Give the data below again, word for word.

### DATA SHOWN ###

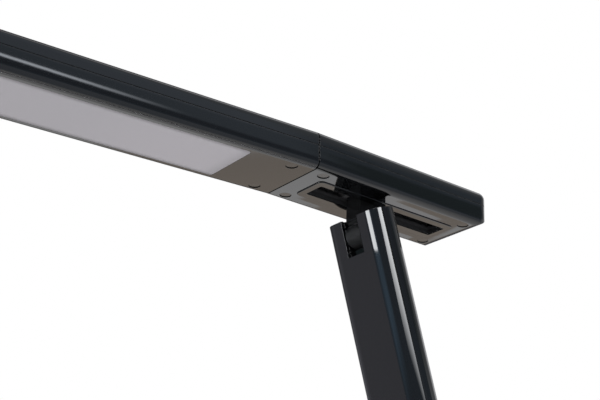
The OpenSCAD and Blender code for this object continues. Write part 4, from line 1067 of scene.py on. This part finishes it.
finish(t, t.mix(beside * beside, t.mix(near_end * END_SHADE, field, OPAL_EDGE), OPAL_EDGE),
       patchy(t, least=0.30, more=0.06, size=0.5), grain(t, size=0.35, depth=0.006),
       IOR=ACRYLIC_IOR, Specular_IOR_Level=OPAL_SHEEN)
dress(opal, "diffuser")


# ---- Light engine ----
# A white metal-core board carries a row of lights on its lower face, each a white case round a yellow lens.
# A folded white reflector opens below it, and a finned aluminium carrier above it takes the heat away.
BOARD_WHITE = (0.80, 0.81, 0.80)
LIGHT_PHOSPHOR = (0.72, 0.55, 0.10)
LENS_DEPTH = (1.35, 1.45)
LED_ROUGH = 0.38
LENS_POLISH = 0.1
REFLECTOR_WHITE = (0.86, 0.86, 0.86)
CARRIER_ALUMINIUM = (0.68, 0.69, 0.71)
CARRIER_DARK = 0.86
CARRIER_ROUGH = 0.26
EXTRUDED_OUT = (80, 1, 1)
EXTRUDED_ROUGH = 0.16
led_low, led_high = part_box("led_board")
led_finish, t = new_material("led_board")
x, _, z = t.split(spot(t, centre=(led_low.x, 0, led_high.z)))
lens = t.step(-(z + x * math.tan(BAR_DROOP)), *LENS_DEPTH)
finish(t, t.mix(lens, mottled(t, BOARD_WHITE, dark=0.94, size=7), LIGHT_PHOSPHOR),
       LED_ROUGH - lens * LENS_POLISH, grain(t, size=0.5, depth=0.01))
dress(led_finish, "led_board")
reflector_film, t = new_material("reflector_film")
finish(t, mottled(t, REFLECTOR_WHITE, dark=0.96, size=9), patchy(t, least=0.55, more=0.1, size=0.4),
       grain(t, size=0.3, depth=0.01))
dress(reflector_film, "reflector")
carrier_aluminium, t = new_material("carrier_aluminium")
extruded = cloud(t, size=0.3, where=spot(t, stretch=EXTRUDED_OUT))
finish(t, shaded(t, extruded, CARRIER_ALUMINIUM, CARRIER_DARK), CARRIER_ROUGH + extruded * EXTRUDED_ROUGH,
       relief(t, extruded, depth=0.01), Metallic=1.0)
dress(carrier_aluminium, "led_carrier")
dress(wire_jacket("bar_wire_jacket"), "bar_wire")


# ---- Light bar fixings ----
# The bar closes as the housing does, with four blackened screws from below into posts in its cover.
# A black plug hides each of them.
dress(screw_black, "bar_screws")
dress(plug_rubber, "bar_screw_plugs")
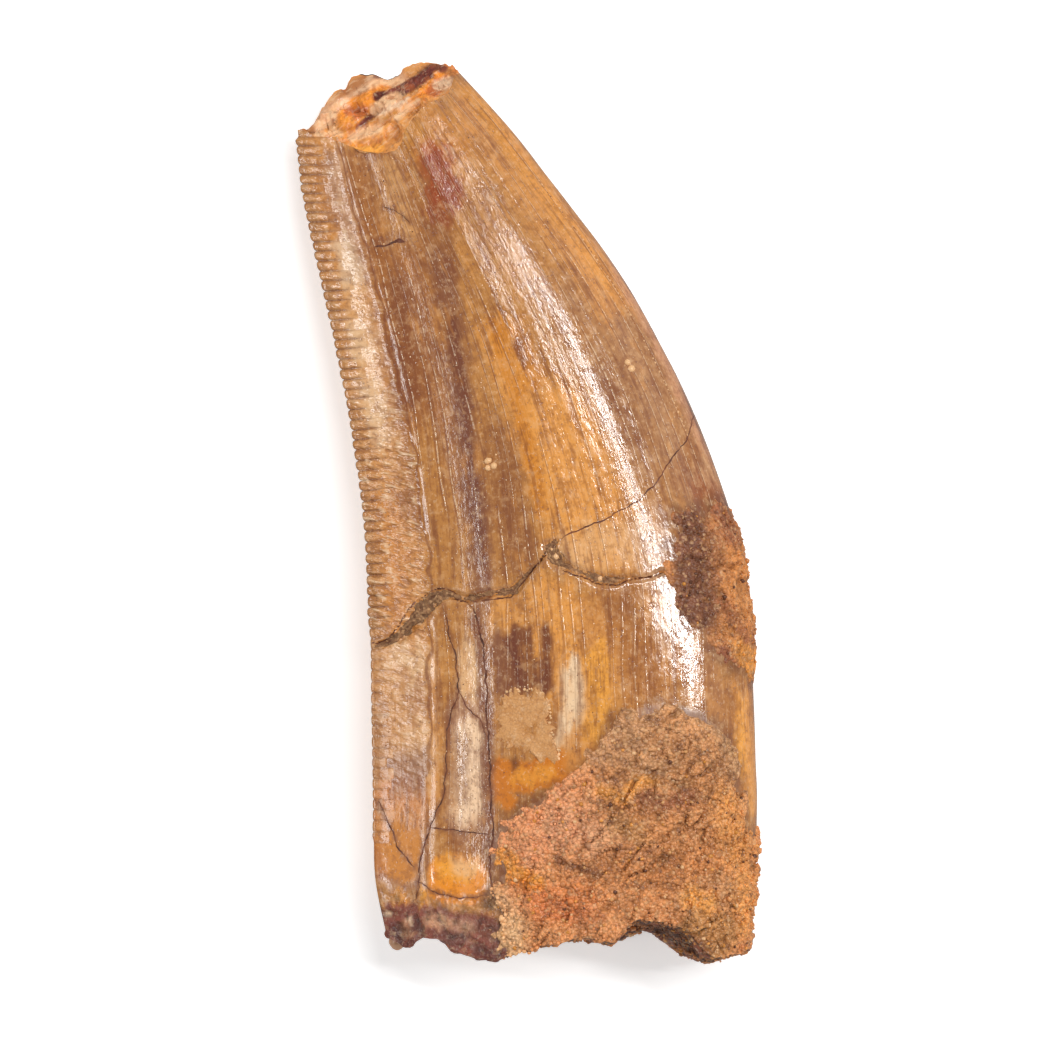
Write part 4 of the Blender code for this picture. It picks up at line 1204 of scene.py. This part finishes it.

###

**THE REPLY:**
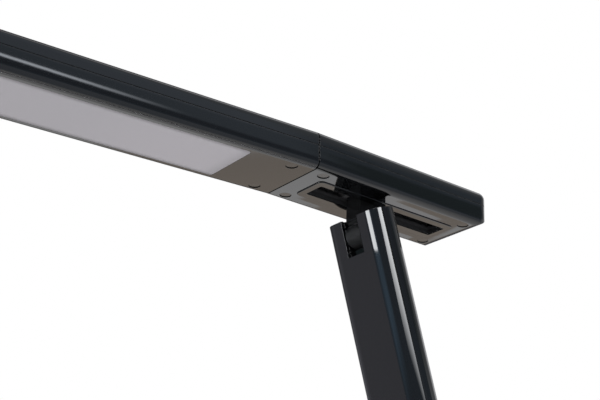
The OpenSCAD and Blender code for this object continues. Write part 4, from line 1067 of scene.py on. This part finishes it.
finish(t, t.mix(beside * beside, t.mix(near_end * END_SHADE, field, OPAL_EDGE), OPAL_EDGE),
       patchy(t, least=0.30, more=0.06, size=0.5), grain(t, size=0.35, depth=0.006),
       IOR=ACRYLIC_IOR, Specular_IOR_Level=OPAL_SHEEN)
dress(opal, "diffuser")


# ---- Light engine ----
# A white metal-core board carries a row of lights on its lower face, each a white case round a yellow lens.
# A folded white reflector opens below it, and a finned aluminium carrier above it takes the heat away.
BOARD_WHITE = (0.80, 0.81, 0.80)
LIGHT_PHOSPHOR = (0.72, 0.55, 0.10)
LENS_DEPTH = (1.35, 1.45)
LED_ROUGH = 0.38
LENS_POLISH = 0.1
REFLECTOR_WHITE = (0.86, 0.86, 0.86)
CARRIER_ALUMINIUM = (0.68, 0.69, 0.71)
CARRIER_DARK = 0.86
CARRIER_ROUGH = 0.26
EXTRUDED_OUT = (80, 1, 1)
EXTRUDED_ROUGH = 0.16
led_low, led_high = part_box("led_board")
led_finish, t = new_material("led_board")
x, _, z = t.split(spot(t, centre=(led_low.x, 0, led_high.z)))
lens = t.step(-(z + x * math.tan(BAR_DROOP)), *LENS_DEPTH)
finish(t, t.mix(lens, mottled(t, BOARD_WHITE, dark=0.94, size=7), LIGHT_PHOSPHOR),
       LED_ROUGH - lens * LENS_POLISH, grain(t, size=0.5, depth=0.01))
dress(led_finish, "led_board")
reflector_film, t = new_material("reflector_film")
finish(t, mottled(t, REFLECTOR_WHITE, dark=0.96, size=9), patchy(t, least=0.55, more=0.1, size=0.4),
       grain(t, size=0.3, depth=0.01))
dress(reflector_film, "reflector")
carrier_aluminium, t = new_material("carrier_aluminium")
extruded = cloud(t, size=0.3, where=spot(t, stretch=EXTRUDED_OUT))
finish(t, shaded(t, extruded, CARRIER_ALUMINIUM, CARRIER_DARK), CARRIER_ROUGH + extruded * EXTRUDED_ROUGH,
       relief(t, extruded, depth=0.01), Metallic=1.0)
dress(carrier_aluminium, "led_carrier")
dress(wire_jacket("bar_wire_jacket"), "bar_wire")


# ---- Light bar fixings ----
# The bar closes as the housing does, with four blackened screws from below into posts in its cover.
# A black plug hides each of them.
dress(screw_black, "bar_screws")
dress(plug_rubber, "bar_screw_plugs")
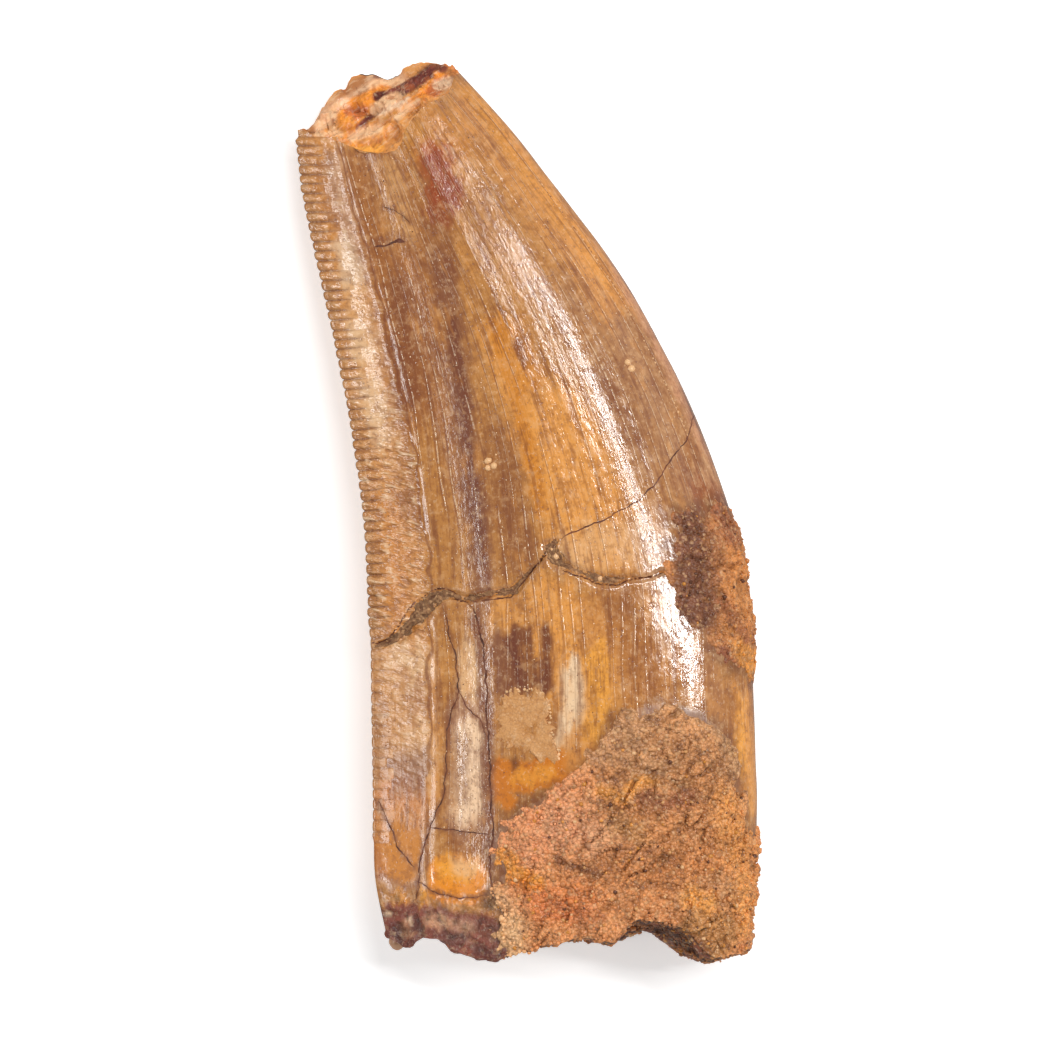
Write part 4 of the Blender code for this picture. It picks up at line 1204 of scene.py. This part finishes it.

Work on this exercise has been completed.